Он не стал говорить, что донесения группы, с которой сотрудничал Хартман, давно не представляют большой ценности для СИС. Львиная доля оперативно-тактической информации была им попросту неинтересна. Они получали ее в более полном и точном объеме через взлом «Энигмы». За это в СИС не готовы были платить высокую цену. Вместо этого Виклунд сказал на прощание, положив ладонь на плечо Хартману:
— Я швед. Вы испанец. Простые, в сущности, люди. Что нас объединяет? Правильно. Незначительность. Следовательно, у нас общая цель — выжить, не потеряв достоинства. Не правда ли?
— Правда, — согласился Хартман. — Только достоинство бывает разных сортов. За высший не принято платить мелочью из разбитой копилки и мятыми бумажками, воняющими предательством.
— Мы заплатим золотом, Франс. Чистым американским золотом.
Вечером за ужином в посольстве Виклунд, как и было договорено, изложил содержание беседы тощему и медлительному, как богомол, посланнику Швеции в Берлине Арвиду Риккерту. Тот его внимательно выслушал, молча доел хвост окуня, коснулся салфеткой крепко сжатых губ, снял и тщательно протер роговые очки, водрузил их обратно на твердый сук носа и только тогда задумчиво произнес:
— Попридержите эту информацию. На рынке могущества сегодня спрос превышает предложение. Отчего бы Швеции не выступить посредником в переговорах англосаксов с СС? Как бы там ни было, но если Шелленберг захочет торговать урановыми секретами, то мы станем торговать Шелленбергом.
Берлин, Молльштрассе,
«У белого вола»,
24 июля
С лицом бледным, как вол, изображенный на вывеске ресторана, Зееблатт, позабыв нацепить очки, пытался осмысленно рассмотреть фотографию, которую держал в руках, — и не мог. Руки безбожно тряслись, в глазах расплывалось какое-то мутное пятно, как на экране, когда пленку зажевывает кинопроектор, мысли плавились, погруженные в бездну ужаса. Впрочем, рассматривать там было особенно нечего, так как и беглого взгляда было довольно, чтобы понять: на фото, без сомнения, сам Зееблатт, который, нежно приобняв за талию худенького юношу, целует того в губы. Юноша, опять-таки без сомнения, является секретарем шведской миссии в Берлине Олафом Крулдом.
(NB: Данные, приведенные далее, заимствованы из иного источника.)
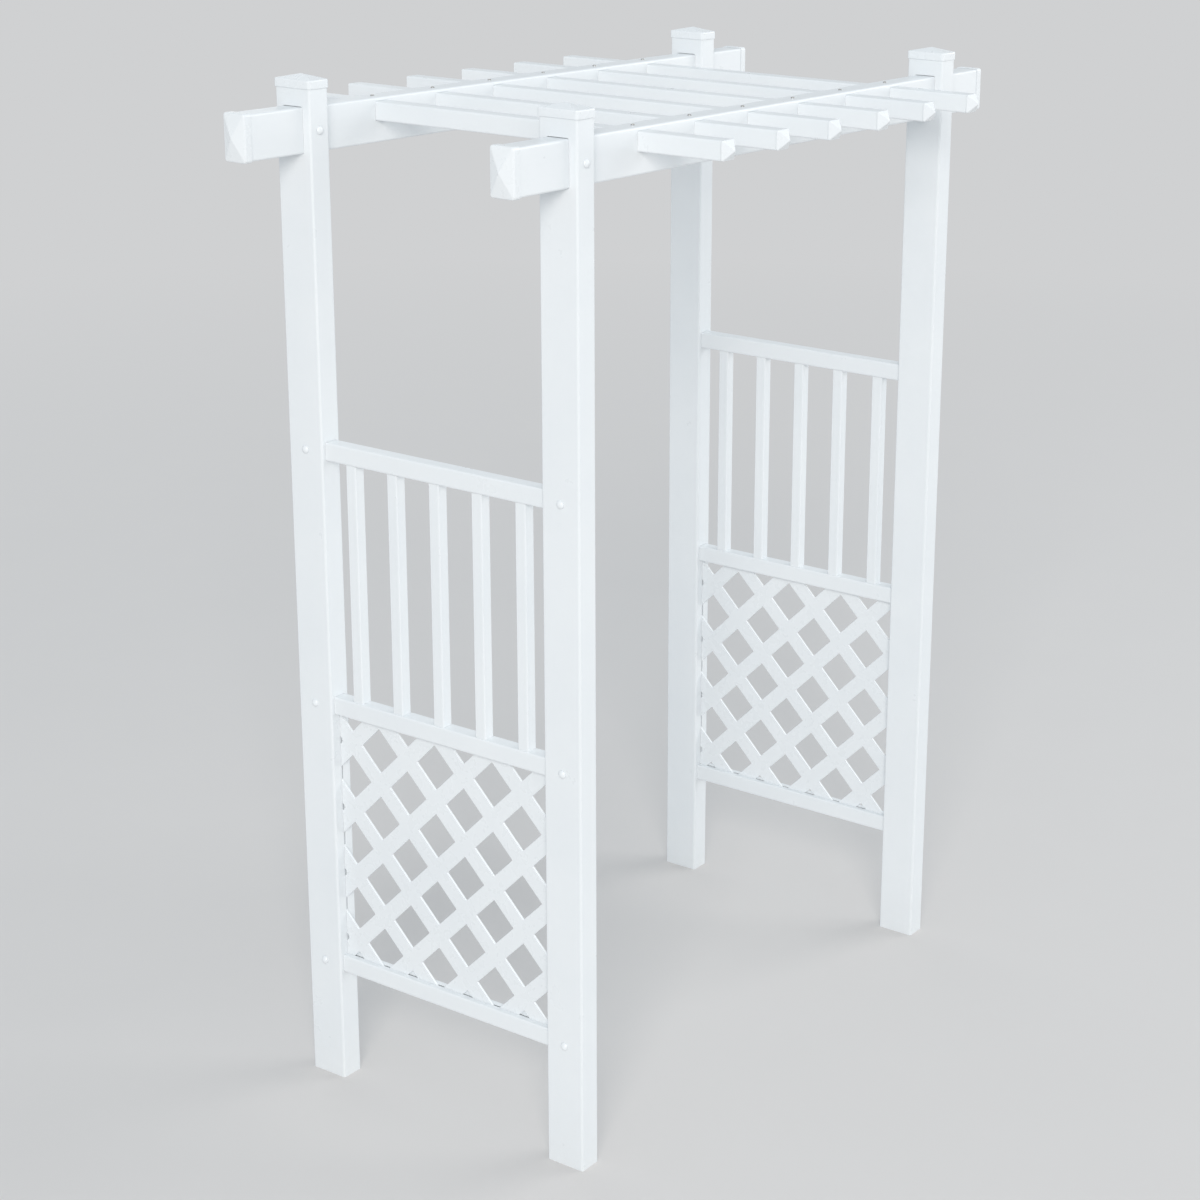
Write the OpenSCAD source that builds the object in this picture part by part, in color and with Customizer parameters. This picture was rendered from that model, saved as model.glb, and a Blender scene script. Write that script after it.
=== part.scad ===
// Garden arbor of hollow vinyl profile: two side panels, two beams and six rafters.
// The path runs along Y, the beams run along X, front is -Y and left is -X.
// The origin is on the ground in the middle of the path.

/* [Layout] */
// Distance between the left and right post centres, across the path
post_span_x = 1294; // [900:1:1800]
// Distance between the front and back post centres, along the path
post_span_y = 646; // [500:1:900]
// Length of a post, from the ground to its cut end inside the cap
post_len = 2121; // [1750:1:2600]
// How far the cut end of a post is above the top of the beams
post_above_beam = 48.9; // [20:0.1:200]

/* [Posts] */
// Narrow side of the post profile, across the path
post_x = 50.8; // [46:0.1:80]
// Broad side of the post profile, along the path
post_y = 88.9; // [84:0.1:120]
// Outside corner radius of the post profile
post_r = 4.5; // [2:0.1:8]
// Wall of the post profile
post_wall = 2.3; // [1.5:0.1:4]

/* [Beams] */
// Width of a beam
beam_w = 50.8; // [40:0.1:60]
// Height of a beam
beam_h = 88.9; // [80:0.1:110]
// Outside corner radius of the beam profile
beam_r = 4.5; // [2:0.1:8]
// Wall of the beam profile
beam_wall = 2.3; // [1.5:0.1:4]
// How far a beam runs past the outer face of a post
beam_reach = 152.8; // [60:0.1:300]

/* [Rafters] */
// Width of a rafter
rafter_w = 38.1; // [30:0.1:50]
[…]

Комментарии, как говорится, были излишни, но Хартман посчитал нужным добавить:
— Мы располагаем и более шокирующими материалами, которые будут переданы во все инстанции в случае, если вы проявите неблагоразумие. Даже если вам взбредет в голову донести на меня в гестапо, ваша судьба будет предопределена. Рейх, как известно, строго карает за такие штучки. Лагерь — это как минимум. А так: прощай светская жизнь, прощай медицина, комфорт и мальчики. Вас повесят.